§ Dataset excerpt
● ● ● ●

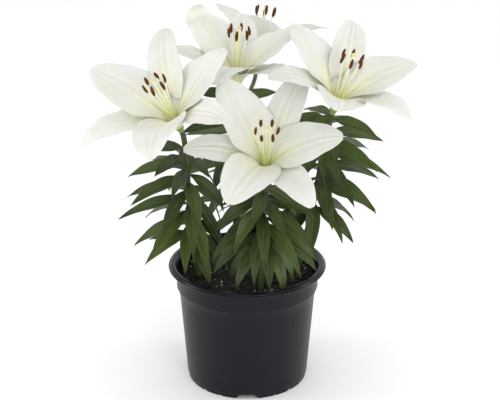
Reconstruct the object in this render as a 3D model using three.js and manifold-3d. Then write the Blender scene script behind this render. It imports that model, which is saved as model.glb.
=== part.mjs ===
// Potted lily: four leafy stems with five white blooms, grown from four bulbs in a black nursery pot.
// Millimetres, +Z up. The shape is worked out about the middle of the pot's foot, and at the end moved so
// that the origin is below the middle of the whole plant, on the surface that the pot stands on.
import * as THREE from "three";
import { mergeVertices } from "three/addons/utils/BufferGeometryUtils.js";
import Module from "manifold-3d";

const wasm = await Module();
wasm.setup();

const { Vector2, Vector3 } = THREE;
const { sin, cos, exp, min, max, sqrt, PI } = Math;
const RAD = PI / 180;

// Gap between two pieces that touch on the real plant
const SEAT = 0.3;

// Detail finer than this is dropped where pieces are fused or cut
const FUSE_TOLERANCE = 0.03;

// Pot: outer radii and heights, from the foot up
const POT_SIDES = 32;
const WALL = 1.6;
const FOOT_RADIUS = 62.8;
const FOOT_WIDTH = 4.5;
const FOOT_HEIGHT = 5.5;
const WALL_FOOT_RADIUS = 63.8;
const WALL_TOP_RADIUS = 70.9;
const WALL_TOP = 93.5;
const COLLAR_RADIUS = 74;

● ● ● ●

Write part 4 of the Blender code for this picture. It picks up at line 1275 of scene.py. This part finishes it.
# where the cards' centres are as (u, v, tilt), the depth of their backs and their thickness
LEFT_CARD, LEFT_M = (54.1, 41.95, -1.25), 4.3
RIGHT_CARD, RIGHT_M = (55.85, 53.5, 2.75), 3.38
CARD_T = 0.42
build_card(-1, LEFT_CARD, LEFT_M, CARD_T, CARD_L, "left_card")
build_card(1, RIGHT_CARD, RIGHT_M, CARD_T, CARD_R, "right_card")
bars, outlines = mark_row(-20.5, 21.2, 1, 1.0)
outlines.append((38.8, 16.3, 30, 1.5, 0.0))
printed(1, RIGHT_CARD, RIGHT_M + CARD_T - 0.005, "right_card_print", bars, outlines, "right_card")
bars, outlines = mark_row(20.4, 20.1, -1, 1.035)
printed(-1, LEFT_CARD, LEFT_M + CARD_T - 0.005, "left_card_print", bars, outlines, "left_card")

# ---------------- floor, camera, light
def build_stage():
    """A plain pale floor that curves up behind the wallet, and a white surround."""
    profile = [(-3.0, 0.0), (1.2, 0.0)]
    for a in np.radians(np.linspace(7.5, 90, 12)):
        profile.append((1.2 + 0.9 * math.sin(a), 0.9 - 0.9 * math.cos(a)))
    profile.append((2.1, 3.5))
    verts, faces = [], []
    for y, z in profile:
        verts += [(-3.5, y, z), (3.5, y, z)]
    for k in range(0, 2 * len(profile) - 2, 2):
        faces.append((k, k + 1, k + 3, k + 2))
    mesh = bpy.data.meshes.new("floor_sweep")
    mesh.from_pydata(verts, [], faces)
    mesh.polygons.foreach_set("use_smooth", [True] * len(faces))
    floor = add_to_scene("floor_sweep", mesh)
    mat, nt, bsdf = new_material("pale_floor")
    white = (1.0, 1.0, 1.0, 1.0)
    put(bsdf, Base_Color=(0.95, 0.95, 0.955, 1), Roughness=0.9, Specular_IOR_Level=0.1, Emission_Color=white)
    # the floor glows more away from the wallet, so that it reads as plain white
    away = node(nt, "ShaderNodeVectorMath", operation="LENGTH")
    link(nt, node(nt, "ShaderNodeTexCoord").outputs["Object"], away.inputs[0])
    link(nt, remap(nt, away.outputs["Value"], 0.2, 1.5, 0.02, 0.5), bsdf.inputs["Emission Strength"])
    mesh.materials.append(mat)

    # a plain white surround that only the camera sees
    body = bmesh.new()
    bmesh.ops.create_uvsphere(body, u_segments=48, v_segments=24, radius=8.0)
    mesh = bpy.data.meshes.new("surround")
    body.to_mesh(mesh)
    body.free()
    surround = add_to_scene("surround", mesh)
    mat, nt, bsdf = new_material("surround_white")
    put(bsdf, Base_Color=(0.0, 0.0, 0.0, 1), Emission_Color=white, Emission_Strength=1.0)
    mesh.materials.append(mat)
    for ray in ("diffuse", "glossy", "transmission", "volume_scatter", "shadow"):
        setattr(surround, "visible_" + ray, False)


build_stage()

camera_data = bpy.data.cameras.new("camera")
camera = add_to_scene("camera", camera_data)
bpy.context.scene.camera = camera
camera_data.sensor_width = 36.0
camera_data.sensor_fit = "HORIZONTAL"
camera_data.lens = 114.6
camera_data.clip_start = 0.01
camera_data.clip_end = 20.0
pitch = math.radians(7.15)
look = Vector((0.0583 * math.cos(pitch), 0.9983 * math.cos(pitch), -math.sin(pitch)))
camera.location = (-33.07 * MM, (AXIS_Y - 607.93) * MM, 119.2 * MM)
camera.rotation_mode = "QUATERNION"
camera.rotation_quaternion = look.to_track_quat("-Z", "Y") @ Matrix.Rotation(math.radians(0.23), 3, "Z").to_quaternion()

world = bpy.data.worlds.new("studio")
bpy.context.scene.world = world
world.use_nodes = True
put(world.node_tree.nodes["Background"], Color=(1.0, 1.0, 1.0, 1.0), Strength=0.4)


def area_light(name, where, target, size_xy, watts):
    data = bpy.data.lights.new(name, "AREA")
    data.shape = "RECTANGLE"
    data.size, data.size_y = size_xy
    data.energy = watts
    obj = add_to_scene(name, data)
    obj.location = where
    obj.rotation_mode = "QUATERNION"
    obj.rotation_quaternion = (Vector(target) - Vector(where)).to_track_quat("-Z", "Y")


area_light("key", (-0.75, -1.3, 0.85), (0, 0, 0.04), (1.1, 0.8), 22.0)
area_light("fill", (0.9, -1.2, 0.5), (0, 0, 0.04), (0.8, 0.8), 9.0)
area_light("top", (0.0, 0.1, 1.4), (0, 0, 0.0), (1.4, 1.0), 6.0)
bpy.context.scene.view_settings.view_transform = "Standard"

● ● ● ●

§ STATED PROBLEM
Locate each line with the word "behind" and copy it.

§ RESULT BELOW
Reconstruct the object in this render as a 3D model using three.js and manifold-3d. Then write the Blender scene script behind this render. It imports that model, which is saved as model.glb.
    """A plain pale floor that curves up behind the wallet, and a white surround."""